What we call "The most important book in navigation." It is a nickname for the COLREGS, International regulations for preventing collisions at sea, also called the "Rules of the Road" or rules of the nautical road.

The USCG at one time published a book called Navigation Rules, but this book is actually not the official statement of the Rules. It is no longer published by the USCG, but copies are printed by several commercial companies. The USCG offers a pdf version online, but that too is not the official statement. The official wording (if they should differ, which in principle they should not) is in the Code of Federal Regulations. Find latest editions at the USCG Navcenter in pdf format. Since 2014 the book is published as a Handbook, which means most of the supporting documents are included in the same book or pdf.

For those studying for a test or for general knowledge, it might be interesting to note that there is no USCG test question that refers to specific rule numbers nor asks about rule numbers. We obviously need to know the Rules, but we are not obligated to know what the actual number is for any given rule.
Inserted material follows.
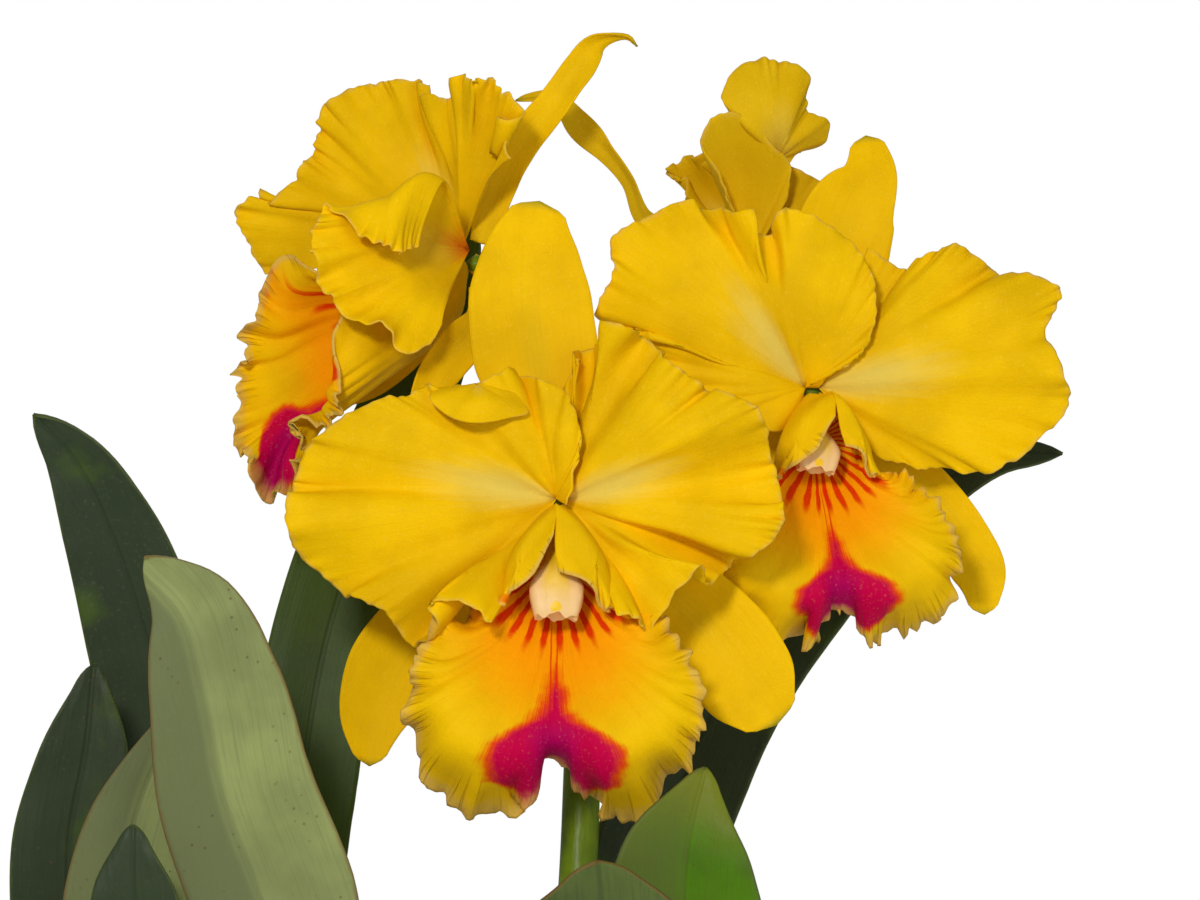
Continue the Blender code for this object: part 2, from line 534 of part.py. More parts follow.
def add_pot(materials, collection, cutters):
    """The clay pot: a turned shell with a rolled rim and drain holes through its floor."""
    inner_top = POT_RIM_RADIUS - POT_WALL - RIM_STEP
    shoulder = POT_HEIGHT - POT_RIM_HEIGHT
    profile = [
        (0, POT_FLOOR), (POT_FOOT_RADIUS - POT_WALL, POT_FLOOR), (inner_top - RIM_STEP, shoulder),
        (inner_top, POT_HEIGHT - 1), (inner_top + 1, POT_HEIGHT), (POT_RIM_RADIUS - 1.5, POT_HEIGHT),
        (POT_RIM_RADIUS, POT_HEIGHT - 2), (POT_RIM_RADIUS - 1, shoulder + 1.5), (POT_RIM_RADIUS - 2.5, shoulder),
        (POT_BODY_RADIUS, shoulder - 1), (POT_FOOT_RADIUS, 2), (POT_FOOT_RADIUS - 1.5, 0), (0, 0),
    ]
    mesh = bpy.data.meshes.new("pot")
    mesh.from_pydata([(r * MM, 0, z * MM) for r, z in profile], [(i, i + 1) for i in range(len(profile) - 1)], [])
    pot = bpy.data.objects.new("pot", mesh)
    collection.objects.link(pot)
    screw = pot.modifiers.new("turn", "SCREW")
    screw.steps = screw.render_steps = POT_SIDES
    screw.use_merge_vertices = True
    screw.merge_threshold = 0.00005
    screw.use_normal_calculate = True
    for index in range(DRAIN_HOLES):
        angle = 2 * math.pi * (index + 0.25) / DRAIN_HOLES
        drain = bpy.data.meshes.new("drain_cutter")
        shape = bmesh.new()
        bmesh.ops.create_cone(shape, cap_ends=True, segments=16, radius1=DRAIN_RADIUS * MM,
                              radius2=DRAIN_RADIUS * MM, depth=4 * POT_FLOOR * MM)
        shape.to_mesh(drain)
        shape.free()
        cutter = bpy.data.objects.new(f"drain_cutter_{index}", drain)
        cutter.location = (DRAIN_CIRCLE * math.cos(angle) * MM, DRAIN_CIRCLE * math.sin(angle) * MM, 0)
        cutter.hide_render = True
        cutter.display_type = "WIRE"
        cutters.objects.link(cutter)
        cut = pot.modifiers.new(f"drain_{index}", "BOOLEAN")
        cut.operation = "DIFFERENCE"
        cut.object = cutter
    pot.data.materials.append(materials["clay"])
    return pot


def distance_to_rhizome(x, y):
    """How far a place on the bark is from the nearest creeping stem, in millimetres."""
    best = 1e9
    for line in RHIZOMES:
        for (ax, ay), (bx, by) in zip(line, line[1:]):
            length = max((bx - ax) ** 2 + (by - ay) ** 2, 1e-6)
            t = min(1, max(0, ((x - ax) * (bx - ax) + (y - ay) * (by - ay)) / length))
            best = min(best, math.hypot(x - ax - t * (bx - ax), y - ay - t * (by - ay)))
    return best


def add_bark(materials, collection):
    """The potting bark: a plug that fills the pot, with chips standing out of its top."""
    draw = random.Random(7)
    foot = POT_FOOT_RADIUS - POT_WALL - 2 * FIT_GAP
    top = (POT_RIM_RADIUS - POT_WALL - 3 * RIM_STEP) * 0.985
    mesh = bpy.data.meshes.new("bark")
    shape = bmesh.new()
    rise = BARK_LEVEL - POT_FLOOR - FIT_GAP
    bmesh.ops.create_cone(shape, cap_ends=True, segments=POT_SIDES, radius1=foot * MM, radius2=top * MM,
                          depth=rise * MM)
    bmesh.ops.translate(shape, verts=shape.verts[:], vec=(0, 0, (POT_FLOOR + FIT_GAP + rise / 2) * MM))
    shape.to_mesh(mesh)
    shape.free()
    bark = bpy.data.objects.new("bark", mesh)
    chips = []
    reach = top - 7
    for index in range(BARK_SLOTS):
        radius = reach * math.sqrt((index + 0.5) / BARK_SLOTS)
        angle = index * GOLDEN_ANGLE
        x, y = radius * math.cos(angle), radius * math.sin(angle)
        turn, tilt = draw.uniform(0, math.pi), draw.uniform(-0.35, 0.35)
        size = (draw.uniform(9, 14), draw.uniform(5.5, 8), draw.uniform(4.5, 6.5))
        if index % BARK_SLOTS_EACH or distance_to_rhizome(x, y) < RHIZOME_RADIUS + CHIP_ROOM:
            continue
        chip_mesh = bpy.data.meshes.new("chip")
        shape = bmesh.new()
        bmesh.ops.create_cube(shape, size=1)
        for vertex in shape.verts:
            taper = 0.72 if vertex.co.z > 0 else 1.0
            vertex.co = (vertex.co.x * size[0] * taper * MM, vertex.co.y * size[1] * taper * MM,
                         vertex.co.z * size[2] * MM)
        shape.to_mesh(chip_mesh)
        shape.free()
        chip = bpy.data.objects.new(f"chip_{index}", chip_mesh)
        chip.location = (x * MM, y * MM, (BARK_LEVEL + 0.8) * MM)
        chip.rotation_euler = (tilt, 0.5 * tilt, turn)
        chips.append(chip)
    join_all(bark, chips, collection)
    finish_mesh(bark, materials["bark"])
    return bark


def add_bulbs(materials, collection):
    """The creeping rhizome with its pseudobulbs, which grew as one body."""
    lying = BARK_LEVEL + RHIZOME_RADIUS + 1.4
    tubes = []
    for index, line in enumerate(RHIZOMES):
        points = [(x, y, lying + 0.15 * index) for x, y in line]
        radii = [RHIZOME_RADIUS * 0.6] + [RHIZOME_RADIUS] * (len(line) - 2) + [RHIZOME_RADIUS * 0.6]
        tubes.append(smooth_tube(f"rhizome_{index}", points, radii, 3 * len(line) - 2, 8))
    for index, ((x, y), tip) in enumerate(BULBS):
        foot = Vector((x, y, lying - 1.5))
        top = Vector(seen(tip))
        line = [foot, foot.lerp(top, 0.5) + Vector((0, 0, BULB_BOW)), top]
        tubes.append(smooth_tube(f"bulb_{index}", [tuple(p) for p in line], BULB_RADII, 9, 8))
    bulbs = tubes.pop(0)
    bulbs.name = "rhizome_and_pseudobulbs"
    join_all(bulbs, tubes, collection)
    finish_mesh(bulbs, materials["bulb"])
    return bulbs


def add_stem(materials, collection):
    """The flower stem with its four stalks, each swelling into the hub of a bloom."""
    stem = smooth_tube("flower_stem", seen(STEM_LINE), STEM_RADII, 12, 8)
    stalks = []
    for name, (line, radii) in STALKS.items():
        hub = seen(HUBS[name])
        stalks.append(smooth_tube(f"stalk_{name}", seen(line + [HUBS[name]]), radii + [HUB_RADIUS], 7, 6))
        ball = bpy.data.meshes.new("hub")
        shape = bmesh.new()
        bmesh.ops.create_uvsphere(shape, u_segments=8, v_segments=5, radius=HUB_RADIUS * MM)
        shape.to_mesh(ball)
        shape.free()
        knob = bpy.data.objects.new(f"hub_{name}", ball)
        knob.location = Vector(hub) * MM
        stalks.append(knob)
    join_all(stem, stalks, collection)
    finish_mesh(stem, materials["stem"])
    return stem


def add_blooms(materials, collection):
    """The sepals, petals, lips and columns of the four blooms."""
    for name, piece in SEPALS.items():
        grid = strap_grid(piece, 2 * len(piece["line"]), 3)
        add_sheet(name, grid, SEPAL_THICKNESS, materials["petal"], collection)
    for name, piece in PETALS.items():
        columns = 19 if name.startswith("rear") else 23
        add_sheet(name, petal_grid(piece, 6, columns), PETAL_THICKNESS, materials["petal"], collection)
    add_sheet("left_near_petal", folded_grid(FOLDED_PETAL, 7, 25), PETAL_THICKNESS, materials["petal"], collection)
    for name, lip in LIPS.items():
        rows, columns = (7, 21) if name == "rear" else (8, 29)
        grid = lip_grid(lip, HUBS[name], rows, columns)
        add_sheet(f"{name}_lip", grid, LIP_THICKNESS, materials["lip"], collection)
        line = turned(COLUMN_LINE, lip, HUBS[name])
        radii = [radius * lip["column"] for radius in COLUMN_RADII]
        column = smooth_tube(f"{name}_column", line, radii, 10, 8)
        collection.objects.link(column)
        finish_mesh(column, materials["column"])


def add_leaves(materials, collection):
    for name, piece in LEAVES.items():
        grid = strap_grid(piece, 2 * len(piece["line"]), 3)
        finish = "pale_leaf" if name in PALE_LEAVES else "leaf"
        add_sheet(name, grid, LEAF_THICKNESS, materials[finish], collection)
    add_sheet("stem_sheath", strap_grid(SHEATH, 7, 7), 1.0, materials["pale_leaf"], collection)


def main():
    clear_scene()
    plant = new_collection("cattleya_orchid")
    cutters = new_collection("cutters")
    materials = make_materials()
    add_pot(materials, plant, cutters)
    add_bark(materials, plant)
    add_bulbs(materials, plant)
    add_stem(materials, plant)
    add_leaves(materials, plant)
    add_blooms(materials, plant)


main()
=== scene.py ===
"""Finish and fine surfaces of the cattleya orchid, on the frame of its solids.

The plant's outlines are drawn in millimetres, as seen from in front on the plane Y = 0. A point behind that
plane is spread away from the middle of the view, so that it still looks to be where it is drawn.
"""
import math
import random

import bpy
import numpy as np
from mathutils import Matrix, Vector


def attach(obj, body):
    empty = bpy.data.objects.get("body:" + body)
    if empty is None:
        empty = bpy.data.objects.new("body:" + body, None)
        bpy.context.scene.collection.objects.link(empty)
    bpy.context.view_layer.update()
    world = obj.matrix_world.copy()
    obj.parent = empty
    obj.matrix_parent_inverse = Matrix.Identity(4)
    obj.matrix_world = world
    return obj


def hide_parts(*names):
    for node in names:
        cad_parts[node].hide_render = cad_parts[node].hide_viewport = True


bl_info = {
    "name": "Cattleya orchid",
    "version": (1, 0, 0),
    "blender": (4, 5, 0),
    "location": "3D View > Sidebar > Orchid",
    "description": "Petals, lips, leaves, stem, bark and pot of a potted cattleya",
    "category": "Mesh",
}

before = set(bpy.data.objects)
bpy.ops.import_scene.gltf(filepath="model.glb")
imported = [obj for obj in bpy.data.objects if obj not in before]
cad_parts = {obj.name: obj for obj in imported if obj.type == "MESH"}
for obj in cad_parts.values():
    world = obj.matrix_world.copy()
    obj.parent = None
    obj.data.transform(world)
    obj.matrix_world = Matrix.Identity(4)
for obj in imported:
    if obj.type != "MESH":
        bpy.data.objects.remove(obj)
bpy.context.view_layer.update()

# One millimetre, in the scene's metres. Lengths below are in millimetres unless a comment says otherwise.
MM = 0.001
# The eye's distance in front of the plane Y = 0, the middle of its view there and the view's width.
EYE_DISTANCE = 1600.0
EYE_MIDDLE = (47.6, 396.0)
VIEW_WIDTH = 336.0
SENSOR_WIDTH = 36
# How far out from its claw's middle a petal starts, and the length that a ray needs to be ruffled fully.
CLAW_CENTRE = 0.3
RUFFLE_ROOM = 7.0
HUB_RADIUS = 3.0
# Rows and columns of points in each kind of sheet and body.
SEPAL_MESH = (60, 23)
PETAL_MESH = (38, 270)
FLAP_COLUMNS = 110
LIP_MESH = (44, 350)
REAR_LIP_MESH = (26, 180)
LEAF_MESH = (80, 27)
SHEATH_MESH = (70, 41)
WRAP_MESH = (20, 53)
COLUMN_MESH = (84, 64)
BULB_MESH = (56, 55)
STEM_MESH = (120, 32)
STALK_MESH = (70, 28)
HUB_MESH = (16, 24)
BED_MESH = (12, 64)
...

Section 88.05 of Annex V to the Inland Rules requires that a copy of the Navigation Rules be carried on all vessels 12 meters (39 feet) or more in length at all times on Inland Waters. It is clearly prudent, however, to have these rules available on all vessels, in all navigable waters. The COLREGS Demarcation Lines specify the official boundaries between Inland and International Waters as regards the application of the Rules. Hesitating to stress the obvious, however, having the Rules on board is not adequate in itself for a safe and proper application of the Rules. This requires study. Having a copy of the Rules in hand is the first step.
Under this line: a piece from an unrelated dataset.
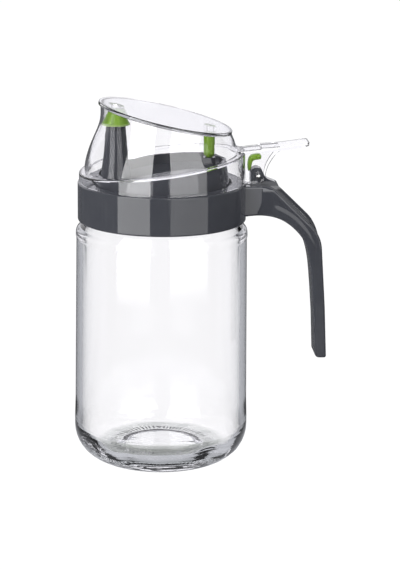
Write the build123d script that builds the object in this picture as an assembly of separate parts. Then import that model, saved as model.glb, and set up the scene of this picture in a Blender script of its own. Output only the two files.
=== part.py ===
"""Glass oil cruet with a screw collar, a side handle and a clear hinged lid.

Millimetres, +Z up. The origin is the centre of the jar's base and the handle points along +X.
A thumb on the clear lever behind the lid tips the lid up off the pouring spout.
"""

import os
from math import atan, cos, radians, sin

from build123d import *

# Glass jar: the wall narrows a little from the heel up to the shoulder
heel_top = (43.7, 18.0)
lower_band_top = 25.4
band_proud = 0.2
band_step = 0.6
panel_top = 114.4
shoulder_start = (42.75, 115.7)
shoulder_end = (41.3, 120.8)
neck_base = 124.2
neck_foot = (38.4, 122.8)
neck_radius = 37.6
neck_bore = 34.6
rim_height = 135.9
rim_outer_edge = 0.8
rim_inner_edge = 0.6
foot_ring_inner = 22.0
foot_ring_outer = 26.5
push_up = 2.2
push_up_edge = (18.0, 1.8)
glass_wall = 3.2
base_thickness = 4.8
floor_dome = 0.8
inner_heel_radius = 13.0
inner_shoulder_height = 115.3
inner_shoulder_radius = 5.0
throat_height = 119.3
throat_inset = 1.6
throat_top = 125.2

# Ring between the jar's rim and the spout insert
gasket_height = 1.4
gasket_gap = 0.05
gasket_inner = 34.4
gasket_outer = 38.0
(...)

Study of the Rules is a rewarding pastime, practical and captivating. They constitute a remarkable document with an immense assigned task the prevention of collisions between a vast array of vessels in a vast array of circumstances: vessels barely visible at 100 yards to vessels the size of horizontal skyscrapers; drifting without power or traveling at 30 knots or more; following unmarked lanes or crisscrossing open waters offering nothing more than an educated guess as to their intended course; in all conditions of weather, clear or fog, calm or storm; and often with no common language between their drivers.

But despite this enormous assignment, they do the job. Collisions can always be traced to at least one violation of the Rules by each of the vessels involved. The key to avoiding further proof of this is a thorough understanding of the Rules and how to apply them, including the rules on what to do if an approaching vessel does not obey the rules.
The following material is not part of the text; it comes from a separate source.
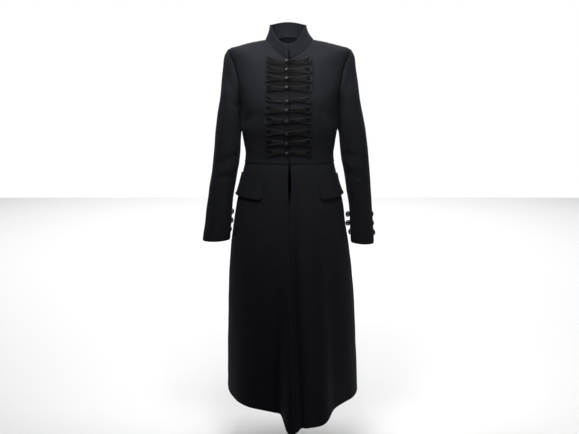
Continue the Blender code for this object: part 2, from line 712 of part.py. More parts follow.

The Rules themselves, however, are not always adequate to teach the interpretation or application of the Rules. Good navigation courses are helpful with this or there are many fine commentaries on the Rules, such as:

Farwell's Rules of the Nautical Road (8th ed) by Craig Allen (Naval Institute Press, 2005)

Handbook of the Nautical Rules of the Road by Christopher B. Llana and George P. Wisneskey (Free online book)

Nautical Rules of the Road by B. A. Farnsworth and Larry C. Young (Cornell Maritime Press, 1990)

A Guide to the Collision Avoidance Rules by A.N. Cockcroft and J.N.F. Lameijer (Butterworth-Heinemann, 7th ed, 2012)

Collisions and their Causes by Richard A. Cahill (Fairplay Publications, 1983)

Collision Cases Judgments and Diagrams by F.J. Buzek and H.M.C. Holdert (Lloyd's of London Press, 1990)

The Collision Regulations by Richard B. Sturt (Lloyd's of London Press, 1991).

Skippers who travel between Inland and International waters, must know and use both sets of Rules. An inexpensive reproduction of the Rules which emphasizes these differences is:

Note that the Inland Rules apply only to Inland waters of the United States as specified by the COLREGS Demarcation Lines. In Canadian waters, a separate set of Canadian (Inland) Collision Regulations apply. The Canadian regulations are reprinted in the Canadian Sailing Directions, which are the Canadian equivalent of the United States Coast Pilots; they should be referred to for operation in Canadian waters.